When a woman no longer knows who she is outside of who she has been to everyone else, emotional instability can intensify dramatically.

This is why it is so important for women to maintain an identity that supports their true self.

A healthy relationship should never require a woman to emotionally disappear in order to maintain connection. A woman needs a sense of self that exists beyond:
who loves her,
who chooses her,
who needs her,
or who stays.

Because relationships change. Children grow. Roles evolve. Life shifts. And when identity is rooted entirely in external attachment, a woman can lose her emotional grounding when those attachments change.

Maintaining connection to the true self creates stability from within rather than depending entirely on external validation to feel worthy.
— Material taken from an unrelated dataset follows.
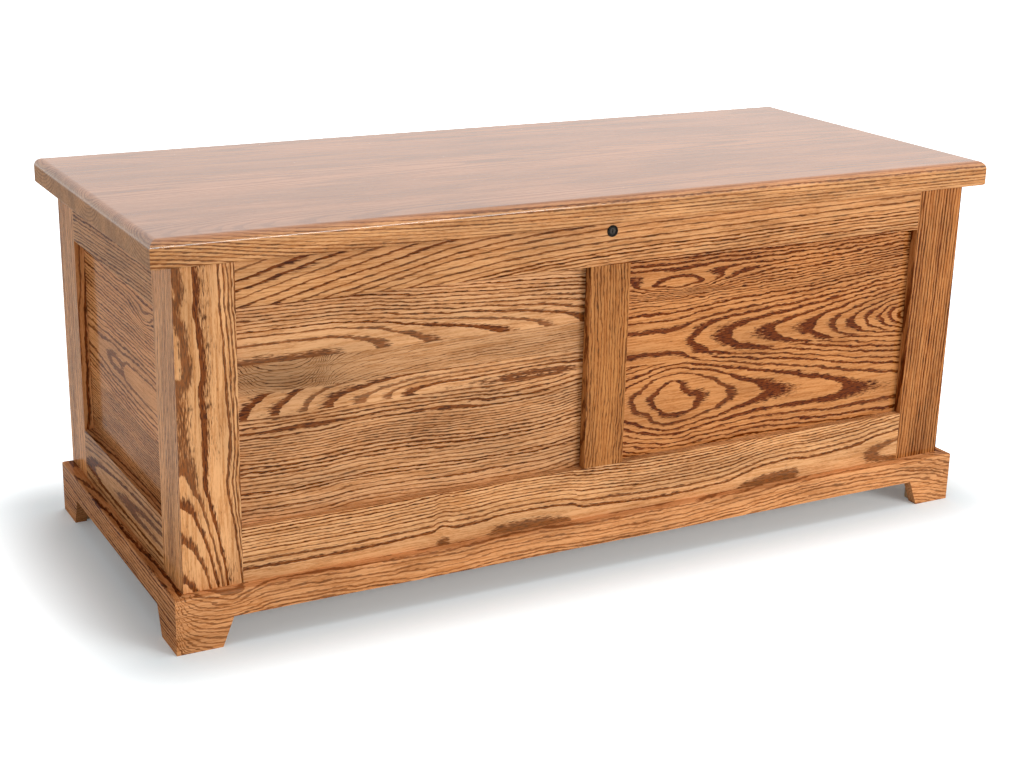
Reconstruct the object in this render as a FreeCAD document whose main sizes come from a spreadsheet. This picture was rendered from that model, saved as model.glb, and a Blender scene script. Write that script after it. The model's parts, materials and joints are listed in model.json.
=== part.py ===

A woman connected to her authentic identity is more likely to:

>> set healthy boundaries
>> recognize unhealthy dynamics sooner
>> trust her intuition
>> preserve self-respect
>> develop emotional independence
>> make choices aligned with her emotional well-being rather than fear

Without a stable sense of self, many women unconsciously shape-shift to maintain connection or approval. They may tolerate relationships that diminish them, silence their needs to avoid conflict, or remain trapped in identities that no longer reflect who they truly are becoming.

Healing begins when a woman reconnects to:
her voice,
her individuality,
her emotional truth,
her creativity,
her purpose,
and the parts of herself that exist outside of simply being needed.

This is why stories like Betty Broderick’s still matter. Not because women should identify with the violence, but because they should recognize the emotional warning signs long before life reaches a breaking point.

Resentment is often delayed self-abandonment.
Emotional exhaustion is often repeated over-functioning.
Identity collapse is often years of disconnection from the self.

Healing begins the moment a woman asks herself:

“Who am I outside the roles I perform for everyone else?”

And perhaps one of the most powerful forms of transformation is not becoming someone entirely new, but finally reclaiming the parts of yourself you were never meant to lose.